Missing remotes and accessories. A missing remote on an AVR is a $40-80 problem and suggests the seller lost track of their gear. Missing speaker grilles, feet, or port plugs suggest rough handling. If the original box and manual are present, that's a positive sign of careful ownership.
Suspiciously low prices. If a 1-year-old Denon X3800H is listed at $200 (retail $1,400), it's either stolen, broken, or a scam. Check the going rate on eBay's "sold" listings to know what fair used pricing looks like.
Cosmetic damage beyond normal wear. Scratches on a receiver's top panel are normal. Deep gouges, dented corners, or cracked binding posts suggest the gear was dropped.
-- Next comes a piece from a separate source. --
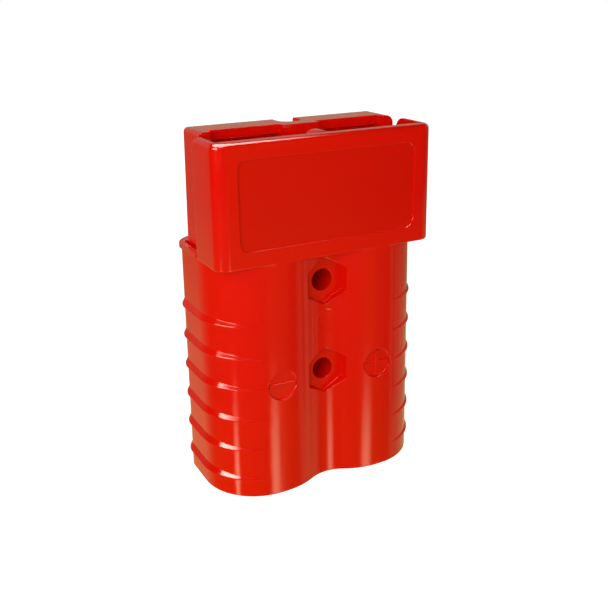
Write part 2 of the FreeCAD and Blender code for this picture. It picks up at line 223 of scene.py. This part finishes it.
def disc(x, z, middle_x, middle_z, radius, width):
    """1 inside a circle, 0 outside, with a smooth edge of the given width just inside it."""
    return distance(x, z, middle_x, middle_z).fall(radius - width, radius)


# %% Red polycarbonate
RED = (0.67, 0.0040, 0.0003, 1.0)
DEEP_RED = (0.61, 0.0034, 0.0003, 1.0)
RED_IOR = 1.46
EDGE_ROUND, EDGE_SAMPLES = 0.28 * MM, 6
RED_REACH, RED_STRENGTH = 0.14 * MM, 0.55
PIN_RISE, SEAM_RISE, EJECTOR_RISE, SINK_RISE, SKIN_RISE = -0.5, 0.35, 0.4, 0.5, 0.012
# Each noise: clouds to the metre, and how many finer layers it has.
SINKS, SKIN, HANDLED, CLOUDS = (55.0, 1.0), (1400.0, 2.0), (160.0, 3.0), (38.0, 2.0)


def mould_marks(x, y, z):
    """Heights of the three marks, in units of RED_REACH: each is its mask times its own height."""
    pin_mark = disc(x, z, PIN_X, PIN_Z, PIN_RADIUS, PIN_EDGE) * y.fall(*FRONT_PART)
    seam = y.near(SEAM_Y, 0.0, SEAM_WIDTH) * abs(x).step(*FLANK_PART) * z.fall(*HOOD_FOOT)
    on_back = y.step(*BACK_PART)
    pins = 0.0
    for aside, height in EJECTORS:
        pins = pins + ring(x, z, aside, height, EJECTOR_RADIUS, EJECTOR_WIDTH) * on_back
    return pin_mark * PIN_RISE + seam * SEAM_RISE + pins * EJECTOR_RISE


def red_plastic():
    """Gloss over red, with two shades of it: the deeper one lies in soft clouds and over all of the
    sunk panel."""
    made, paint = material("red_polycarbonate")
    where = paint.place()
    x, y, z = paint.apart(where)
    sinks, skin, handled, clouds = [paint.noise(where, *kind) for kind in (SINKS, SKIN, HANDLED, CLOUDS)]
    edges = paint.node("ShaderNodeBevel", named={"Radius": EDGE_ROUND}, samples=EDGE_SAMPLES)
    height = mould_marks(x, y, z) + sinks * SINK_RISE + skin * SKIN_RISE
    panel = (abs(x).fall(PANEL_HALF - PANEL_EDGE, PANEL_HALF)
             * z.step(PANEL_LOW, PANEL_LOW + PANEL_EDGE)
             * z.fall(PANEL_HIGH - PANEL_EDGE, PANEL_HIGH) * y.fall(*PANEL_FRONT))
    deeper = clouds.step(0.35, 0.75) * 0.35 + panel
    paint.finish(Base_Color=paint.mix(deeper, RED, DEEP_RED),
                 Roughness=0.11 + handled.step(0.45, 0.9) * 0.05 + skin * 0.02,
                 Normal=paint.bump(height, RED_REACH, RED_STRENGTH, edges), IOR=RED_IOR)
    return made


PLASTIC = red_plastic()
print("red plastic:", len(PLASTIC.node_tree.nodes), "nodes")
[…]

Internal damage from impacts may not be immediately obvious but can cause intermittent failures later.
The Testing Checklist
Bring these to every used gear purchase:
- Your phone with a tone generator app and a few bass-heavy tracks
- A 3.5mm-to-RCA cable (to connect your phone to any receiver or sub)
- A known-good HDMI cable (to test receiver inputs on the spot)
- A small flashlight (to inspect driver surrounds and binding posts)
Spend 10 minutes testing. It can save you hundreds in regret.
Building a Full System Used
Here's a realistic used system that would cost $2,500+ new, built entirely from the secondhand market for under $1,200:
- 5.1 speaker set (bookshelf + center + surrounds): $350-500
- Subwoofer (SVS, HSU, or Rythmik): $250-400
- AV receiver (2022-2023 model with HDMI 2.1): $250-350
That leaves money in the budget for new cables, speaker stands, and acoustic treatment. For more tips on maximizing a tight budget, check out our budget home theater guide.
The Bottom Line
Speakers and subwoofers are the best used deals in home theater. Passive speakers don't wear out, and subwoofers depreciate heavily because enthusiasts upgrade constantly. AVRs can be smart buys if you match the feature set to your actual needs. TVs and cables should be bought new. Test everything in person, trust your ears, and don't be afraid to walk away from a deal that feels off. The used market rewards patience and punishes impulse.